Steven Cherry: So how does it work for a cellular network? Can the carriers reserve a space on them as well?

Frank Suraci: Well, just immediately following 9/11, we were asked by the White House to go ahead and provide a cellular capability, priority on the cellular network, you know, initially in New York and Washington, D.C., and then followed by a nationwide capability. So what we did there was we came up with a, what we call a vertical service code, where you dial up a *272 and then any destination number that you want. And that *272 says, “Queue me for a radio channel.” We have priority on the signaling system in GETS, which I didn’t, didn’t mention—that each GETS call is identified in the sending system as a 7. It has a calling party parameter, and it also is one level higher in the signaling system than—the normal POTS calls are set at level zero, and emergency calls, GETS, and 911 are set at level 1 in the signaling system. So that’s a powerful capability when there’s an overload where they have to start shedding calls, and the emergency calls have a higher priority getting through. In the wireless network, early on when we started, the carriers said we have such a, a large segment capacity, it was something you didn’t have to worry about. They were only using, you know, like 5 or 10 percent of the segment capacity back when we first started. And then you’ve seen what’s happened with this dramatic growth in wireless and all the texting and twittering that’s going on, so that, that pretty much gobbled up that capacity.

Steven Cherry: So for GETS, is there just 0 and 1, or is there a 2, and who gets that?

Frank Suraci: In GETS there’s a, there’s just a 0 and 1. And the carrier—there’s two other priorities that the carriers have for care and feeding their network. And now when you jump over to WPS [Wireless Priority Service], we again work through the FCC, and they came out with five party levels for reaching the radio channel. And because that’s such a, you know, a scarcer resource compared to GETS, so that’s prioritized. And when we assign them—I guess we haven’t talked too much about how we go through that process of signing up users, but it serves some of—the White House, the federal government, state and local government, and even industry that supports during emergencies.

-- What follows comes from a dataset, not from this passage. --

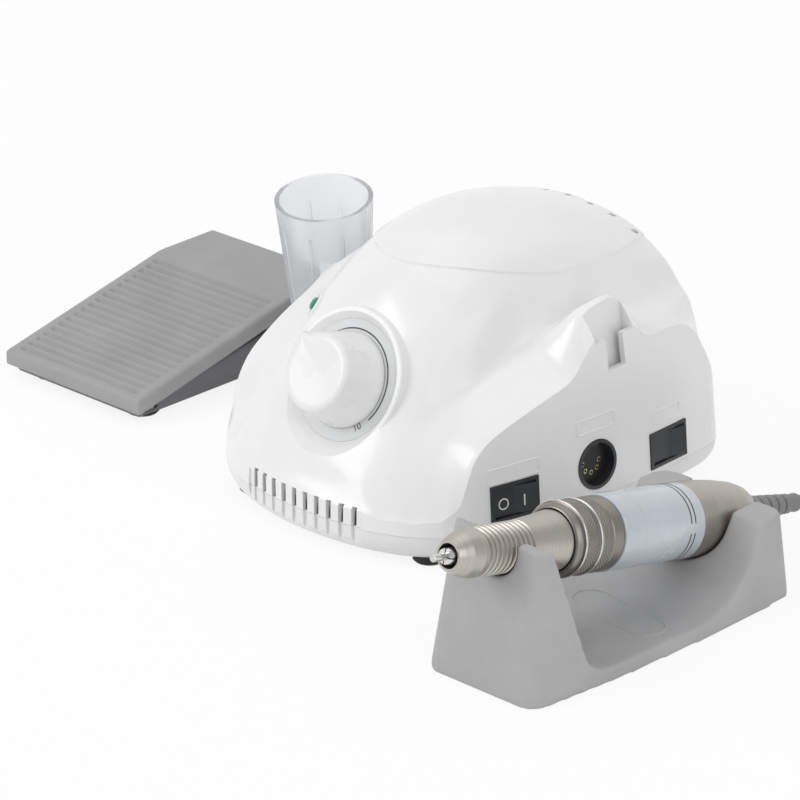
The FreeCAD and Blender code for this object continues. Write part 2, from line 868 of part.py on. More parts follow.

And there’s some criteria that was established by the White House that if you meet that criteria, you’re entitled to use GETS. And the FCC put out similar criteria in assigning you the priority levels 1 through 5 that you typically can see on our website.

Steven Cherry: You know, nowadays everything is getting merged into Internet traffic, and I would imagine that data itself is becoming more and more important in an emergency. Is, is there a way to create a fire lane on a broadband data network?

Frank Suraci: We’ve been working with the industry and really defining the requirements for how can we provide priority, you know, on the wireless side, on the satellite side, on WiMax, on cable, you know, enterprise, so we initially looked at voice over IP, and right now we’re looking how can we provide priority for the data portion. So that’s ongoing work that the NCA has asked us to do jointly with industry. And these usually go then into the standards body, so everything we do using the public switch network is standard spaced. And so that process is ongoing now, to define how can we get priority on these various data channels, and video and so forth. I think we’ve made pretty good progress on the voice over IP. And we kind of refer to that as our next-generation network that’s out there happening. So we try to get, kind of, hooks in so we get priority, you know, with the packets, in a similar fashion as we had with GETS.

Steven Cherry: Very good. Well, Frank, there’s that old curse and blessing “May you live in interesting times.” Telecommunications technologies keep changing and natural disasters keep coming, and so I think you’re destined to continue living in interesting times. Thanks, thanks for joining us today.

Frank Suraci: Okay. My pleasure.

Steven Cherry: We’ve been speaking with Frank Suraci, the technical director for the Government Emergency Telecommunications Service, about how emergency workers and government officials can continue to communicate when phone networks are flooded with calls.

For IEEE Spectrum’s “Techwise Conversations,” I’m Steven Cherry.

This interview was recorded 12 October 2011.